---- Data to process
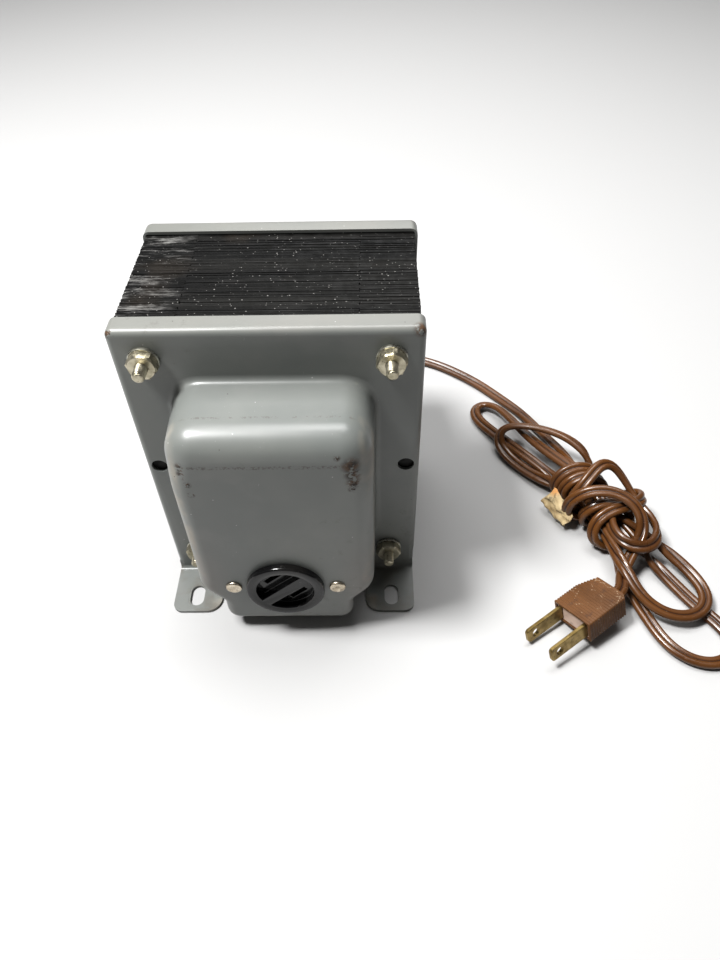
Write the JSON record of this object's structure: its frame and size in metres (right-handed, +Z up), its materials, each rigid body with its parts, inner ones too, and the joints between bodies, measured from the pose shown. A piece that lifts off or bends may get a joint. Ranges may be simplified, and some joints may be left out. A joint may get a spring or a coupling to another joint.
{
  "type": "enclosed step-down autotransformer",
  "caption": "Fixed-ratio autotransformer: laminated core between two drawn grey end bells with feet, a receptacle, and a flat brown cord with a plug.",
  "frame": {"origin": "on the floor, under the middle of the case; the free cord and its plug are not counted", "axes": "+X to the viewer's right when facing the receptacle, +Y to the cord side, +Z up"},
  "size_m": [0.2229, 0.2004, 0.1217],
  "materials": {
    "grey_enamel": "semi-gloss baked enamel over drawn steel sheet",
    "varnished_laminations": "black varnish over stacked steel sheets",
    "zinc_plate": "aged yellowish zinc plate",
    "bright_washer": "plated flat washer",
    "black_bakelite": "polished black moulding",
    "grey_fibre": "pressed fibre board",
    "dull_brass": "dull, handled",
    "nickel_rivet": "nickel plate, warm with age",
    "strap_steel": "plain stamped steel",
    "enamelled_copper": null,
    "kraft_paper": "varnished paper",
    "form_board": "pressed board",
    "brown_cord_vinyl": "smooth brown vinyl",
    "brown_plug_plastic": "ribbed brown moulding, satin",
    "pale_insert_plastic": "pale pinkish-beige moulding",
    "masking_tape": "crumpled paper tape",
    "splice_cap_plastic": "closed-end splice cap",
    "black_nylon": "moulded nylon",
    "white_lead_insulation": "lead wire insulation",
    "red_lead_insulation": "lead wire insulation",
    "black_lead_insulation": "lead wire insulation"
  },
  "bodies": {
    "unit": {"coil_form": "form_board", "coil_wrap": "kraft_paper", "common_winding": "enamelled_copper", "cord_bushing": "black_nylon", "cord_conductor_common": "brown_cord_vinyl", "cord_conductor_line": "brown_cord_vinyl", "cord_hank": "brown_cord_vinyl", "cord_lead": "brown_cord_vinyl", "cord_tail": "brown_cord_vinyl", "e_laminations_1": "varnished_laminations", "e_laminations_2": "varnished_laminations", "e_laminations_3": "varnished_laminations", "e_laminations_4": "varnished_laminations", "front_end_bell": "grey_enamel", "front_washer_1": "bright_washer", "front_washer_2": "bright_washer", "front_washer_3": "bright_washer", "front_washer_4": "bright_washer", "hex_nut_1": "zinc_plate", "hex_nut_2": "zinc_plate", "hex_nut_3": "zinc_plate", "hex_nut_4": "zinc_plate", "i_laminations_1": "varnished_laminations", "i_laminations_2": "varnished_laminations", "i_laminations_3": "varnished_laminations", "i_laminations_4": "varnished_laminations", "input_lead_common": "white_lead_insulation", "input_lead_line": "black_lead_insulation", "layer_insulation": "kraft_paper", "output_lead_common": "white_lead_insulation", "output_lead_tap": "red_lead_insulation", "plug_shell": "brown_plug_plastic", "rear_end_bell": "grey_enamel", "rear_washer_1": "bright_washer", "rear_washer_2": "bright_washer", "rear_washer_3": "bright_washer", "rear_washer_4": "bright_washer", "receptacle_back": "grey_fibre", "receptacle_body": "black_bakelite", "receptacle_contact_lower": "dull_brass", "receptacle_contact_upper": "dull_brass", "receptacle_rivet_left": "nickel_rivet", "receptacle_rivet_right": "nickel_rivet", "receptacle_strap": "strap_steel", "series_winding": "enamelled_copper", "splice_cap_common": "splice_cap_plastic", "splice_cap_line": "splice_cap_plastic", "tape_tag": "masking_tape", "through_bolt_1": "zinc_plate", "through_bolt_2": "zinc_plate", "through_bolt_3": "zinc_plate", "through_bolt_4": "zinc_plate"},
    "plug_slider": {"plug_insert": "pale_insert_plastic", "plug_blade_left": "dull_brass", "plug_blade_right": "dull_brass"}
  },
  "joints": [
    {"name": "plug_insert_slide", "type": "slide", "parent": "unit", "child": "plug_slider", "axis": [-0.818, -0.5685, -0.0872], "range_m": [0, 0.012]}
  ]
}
--------
---- Data to process
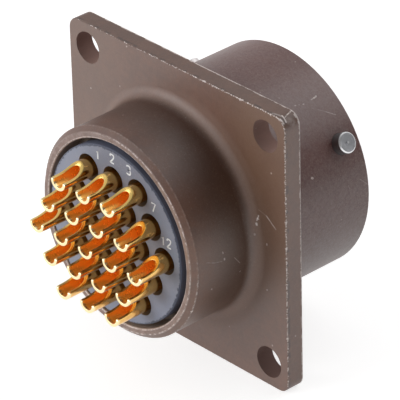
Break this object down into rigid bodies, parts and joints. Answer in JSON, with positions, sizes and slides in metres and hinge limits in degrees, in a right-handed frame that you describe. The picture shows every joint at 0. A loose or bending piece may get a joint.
--------
Write out every line of the entries that holds the word "down".

* [Answer]:
  "type": "enclosed step-down autotransformer",
Break this object down into rigid bodies, parts and joints. Answer in JSON, with positions, sizes and slides in metres and hinge limits in degrees, in a right-handed frame that you describe. The picture shows every joint at 0. A loose or bending piece may get a joint.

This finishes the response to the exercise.